DATA RECORDS:
(begin)
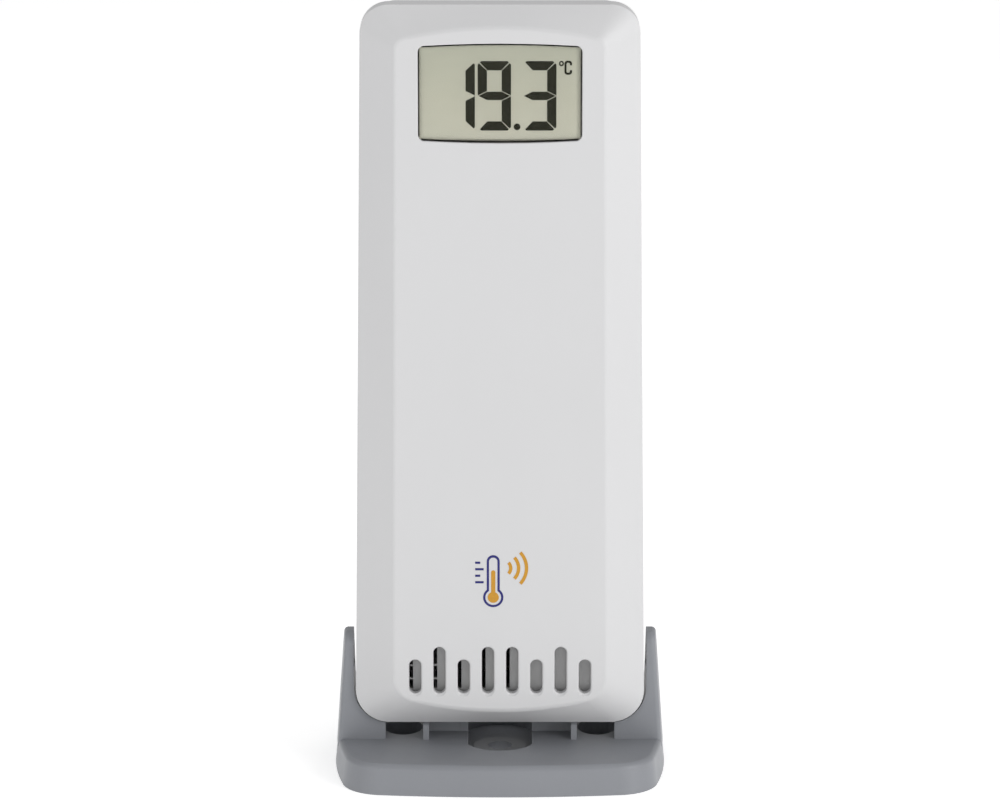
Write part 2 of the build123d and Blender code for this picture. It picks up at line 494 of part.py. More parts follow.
with BuildPart() as zebra_strip:
    box_between(-LCD_HALF_WIDTH + 1.2, LCD_HALF_WIDTH - 1.2, LCD_BACK_Y, BOARD_FRONT_Y,
                LCD_LOW + 0.6, LCD_LOW + 2.4)
save(zebra_strip.part, "zebra_strip")

# ==================================================================================================
# Vent baffle: a comb behind the slots, which keeps rain off the board
# ==================================================================================================
with BuildPart() as vent_baffle:
    clear = WALL + 0.15
    inside = [housing_outline(EDGE_Y + 1.0, clear), panel_outline(PANEL_Y + WALL, 0.65)]
    loft(inside, ruled=True)
    box_between(-16.3, 16.3, BAFFLE_FRONT_Y, BAFFLE_BACK_Y, 0, BAFFLE_TOP, mode=Mode.INTERSECT)
    for x, index, height in slot_places():
        if index in OPEN_SLOTS:
            left = x - SLOT_WIDTH / 2
            box_between(left - 0.5, left + 0.65, BAFFLE_FRONT_Y, BAFFLE_BACK_Y, SLOT_LOW + 0.4,
                        SLOT_LOW + height, mode=Mode.SUBTRACT)
    for x, index, height in slot_places():
        if index in OPEN_SLOTS[:2]:
            left = x - SLOT_WIDTH / 2
            for z in BAFFLE_RIBS:
                box_between(left - 0.6, left + 0.7, BAFFLE_FRONT_Y + 0.2, BAFFLE_BACK_Y, z, z + 0.3)
save(vent_baffle.part, "vent_baffle")

# ==================================================================================================
# Circuit board and what is soldered to it
# ==================================================================================================
with BuildPart() as circuit_board:
    box_between(-BOARD_HALF_WIDTH, BOARD_HALF_WIDTH, BOARD_FRONT_Y, BOARD_BACK_Y, BOARD_LOW, BOARD_HIGH)
    fillet(circuit_board.edges().filter_by(Axis.Y), 1.5)
    box_between(-TONGUE_HALF_WIDTH, TONGUE_HALF_WIDTH, BOARD_FRONT_Y, BOARD_BACK_Y, TONGUE_LOW,
                BOARD_LOW + 1.0)
    for x, z in BOARD_SCREWS:
        rod(x, z, BOARD_SCREW_RADIUS + 0.15, BOARD_FRONT_Y, BOARD_BACK_Y, mode=Mode.SUBTRACT)
save(circuit_board.part, "circuit_board")

with BuildPart() as microcontroller:
    box_between(-5, 5, BOARD_FRONT_Y - 1.5, BOARD_FRONT_Y - 0.2, 90, 100)
    chamfer(microcontroller.faces().sort_by(Axis.Y)[0].edges(), 0.2)
    for i in range(10):
        step = (i - 4.5) * 0.9
        box_between(step - 0.2, step + 0.2, BOARD_FRONT_Y - 0.7, BOARD_FRONT_Y, 88.8, 101.2)
        box_between(-6.2, 6.2, BOARD_FRONT_Y - 0.7, BOARD_FRONT_Y, 95 + step - 0.2, 95 + step + 0.2)
save(microcontroller.part, "microcontroller")

with BuildPart() as radio_module:
    box_between(-10, 6, BOARD_FRONT_Y - 0.8, BOARD_FRONT_Y, 52, 68)
    box_between(-8.5, 3.5, BOARD_FRONT_Y - 2.6, BOARD_FRONT_Y - 0.8, 53.5, 66.5)
    fillet(radio_module.faces().sort_by(Axis.Y)[0].edges(), 0.4)
save(radio_module.part, "radio_module")

with BuildPart() as antenna:
    with BuildLine() as route:
        FilletPolyline(
            (ANTENNA_X, BOARD_FRONT_Y, ANTENNA_LOW),
            (ANTENNA_X, BOARD_FRONT_Y - ANTENNA_RISE, ANTENNA_LOW),
            (ANTENNA_X, BOARD_FRONT_Y - ANTENNA_RISE, ANTENNA_HIGH),
            (ANTENNA_X, BOARD_FRONT_Y, ANTENNA_HIGH),
            radius=0.8,
        )
    with BuildSketch(front_plane(BOARD_FRONT_Y)):
        with Locations((ANTENNA_X, ANTENNA_LOW)):
            Circle(0.4)
    sweep(path=route.line)
save(antenna.part, "antenna")

with BuildPart() as crystal:
    with BuildSketch(front_plane(BOARD_FRONT_Y)):
        with Locations((10.5, 95)):
            SlotOverall(8, 3.2, rotation=90)
    extrude(amount=3.0)
    fillet(crystal.faces().sort_by(Axis.Y)[0].edges(), 0.5)
save(crystal.part, "crystal")

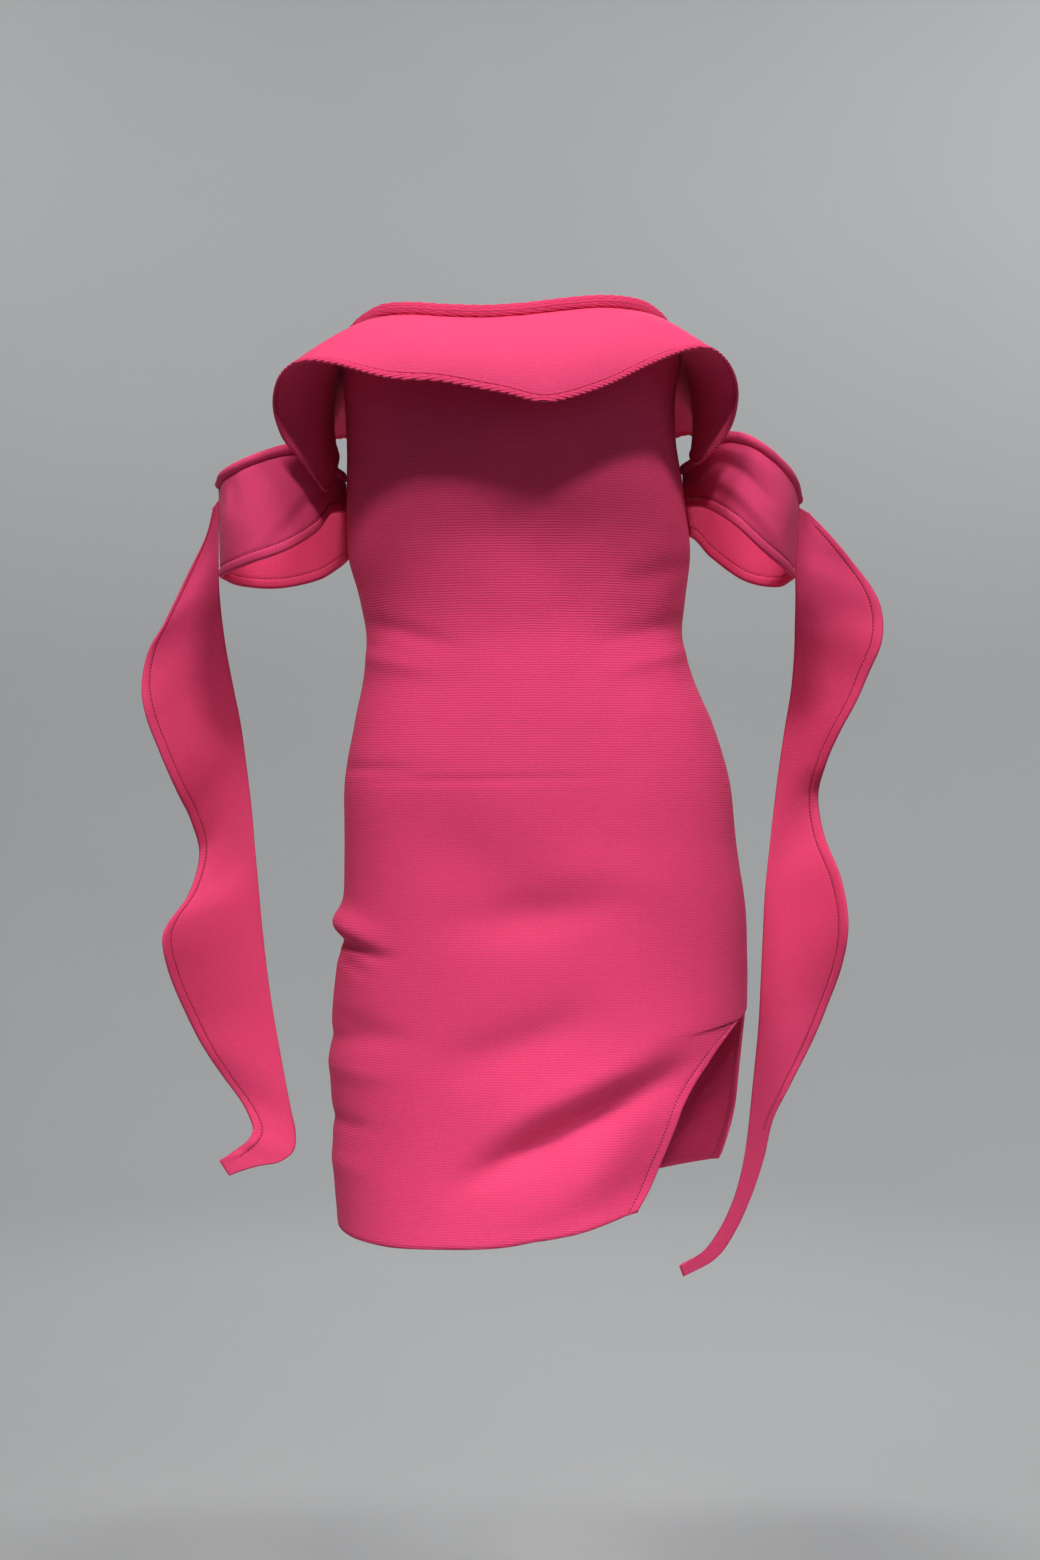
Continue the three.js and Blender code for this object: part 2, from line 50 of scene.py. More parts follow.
# Nominal lengths of cloth, for its maps and its edges: half the dress's girth, a panel, a band and a frill.
HALF_GIRTH, PANEL_LENGTH = 400, 690
BAND_ARC, BAND_LENGTH, BAND_DEPTH = 110, 130, 70
FRILL_LENGTH = 620

# Widths of the turned edges, how much a hem thickens, and the groove under a row of stitches.
SLIT_TURNING, BAND_TURNING, FRILL_TURNING, HEM_TURNING = 7.5, 6.5, 6.5, 9
HEM_PUFF = 0.5
GROOVE_WIDTH, GROOVE_DEPTH = 1.2, 0.8

# Distances from one thread to the next: ribs, strands of the two bindings, and stitches.
RIB_PITCH, NECKLINE_STRANDS, EDGE_STRANDS, STITCH_PITCH = 1.9, 2.0, 2.2, 2.65

# Body panels. Up to the kept share the slit changes nothing. Its edge is found in some rounds, each going a
# part of the way, and near it a share is a little longer than nominal. Creases fade towards the side seams,
# which have a dip. The cloth's unevenness is given as heights, pitches and seeds.
KEPT_SHARE = 0.5
SLIT_ROUNDS, SLIT_PULL, SLIT_STRETCH = 12, 0.7, 1.08
FAR_FROM_EDGE = 99
CREASE_FADE = 34
SEAM_DIP, SEAM_DIP_WIDTH = 0.9, 2.2
UNEVENNESS = ((0.7, 95, 3), (0.25, 34, 5))

# Bust flounce: how far its seam lies below the binding, how far frills and bands keep clear of the body,
# how far the cloth reaches into its edge binding, its ripples, and how much wider its lower edge is cut.
FLOUNCE_DROP, CLEAR_OF_BODY, EDGE_OVERLAP = 1.5, 2.4, 0.7
RIPPLE_HEIGHT, RIPPLE_PITCH, RIPPLE_SEED = 2.0, 60, 11
FLARE = 0.3
BAND_BELLY = 3

# Chords along a section, and the change of share that gives its direction.
ARC_SAMPLES = 96
STEP = 1e-3


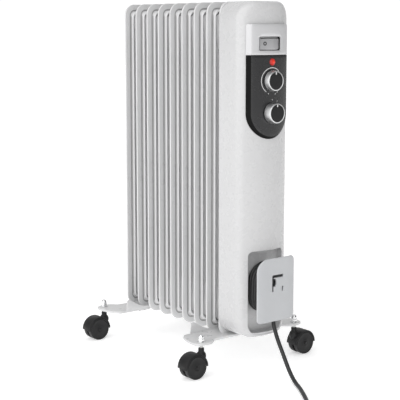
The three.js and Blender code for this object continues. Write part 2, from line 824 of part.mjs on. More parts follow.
(end)
TASK GOAL: Reproduce the lines exactly, from the line that contains "Continue the three.js" through the line that contains "UNEVENNESS = ((0.7, 95, 3), (0.25, 34, 5))", and nothing more.

SOLUTION TO THIS PROBLEM:
Continue the three.js and Blender code for this object: part 2, from line 50 of scene.py. More parts follow.
# Nominal lengths of cloth, for its maps and its edges: half the dress's girth, a panel, a band and a frill.
HALF_GIRTH, PANEL_LENGTH = 400, 690
BAND_ARC, BAND_LENGTH, BAND_DEPTH = 110, 130, 70
FRILL_LENGTH = 620

# Widths of the turned edges, how much a hem thickens, and the groove under a row of stitches.
SLIT_TURNING, BAND_TURNING, FRILL_TURNING, HEM_TURNING = 7.5, 6.5, 6.5, 9
HEM_PUFF = 0.5
GROOVE_WIDTH, GROOVE_DEPTH = 1.2, 0.8

# Distances from one thread to the next: ribs, strands of the two bindings, and stitches.
RIB_PITCH, NECKLINE_STRANDS, EDGE_STRANDS, STITCH_PITCH = 1.9, 2.0, 2.2, 2.65

# Body panels. Up to the kept share the slit changes nothing. Its edge is found in some rounds, each going a
# part of the way, and near it a share is a little longer than nominal. Creases fade towards the side seams,
# which have a dip. The cloth's unevenness is given as heights, pitches and seeds.
KEPT_SHARE = 0.5
SLIT_ROUNDS, SLIT_PULL, SLIT_STRETCH = 12, 0.7, 1.08
FAR_FROM_EDGE = 99
CREASE_FADE = 34
SEAM_DIP, SEAM_DIP_WIDTH = 0.9, 2.2
UNEVENNESS = ((0.7, 95, 3), (0.25, 34, 5))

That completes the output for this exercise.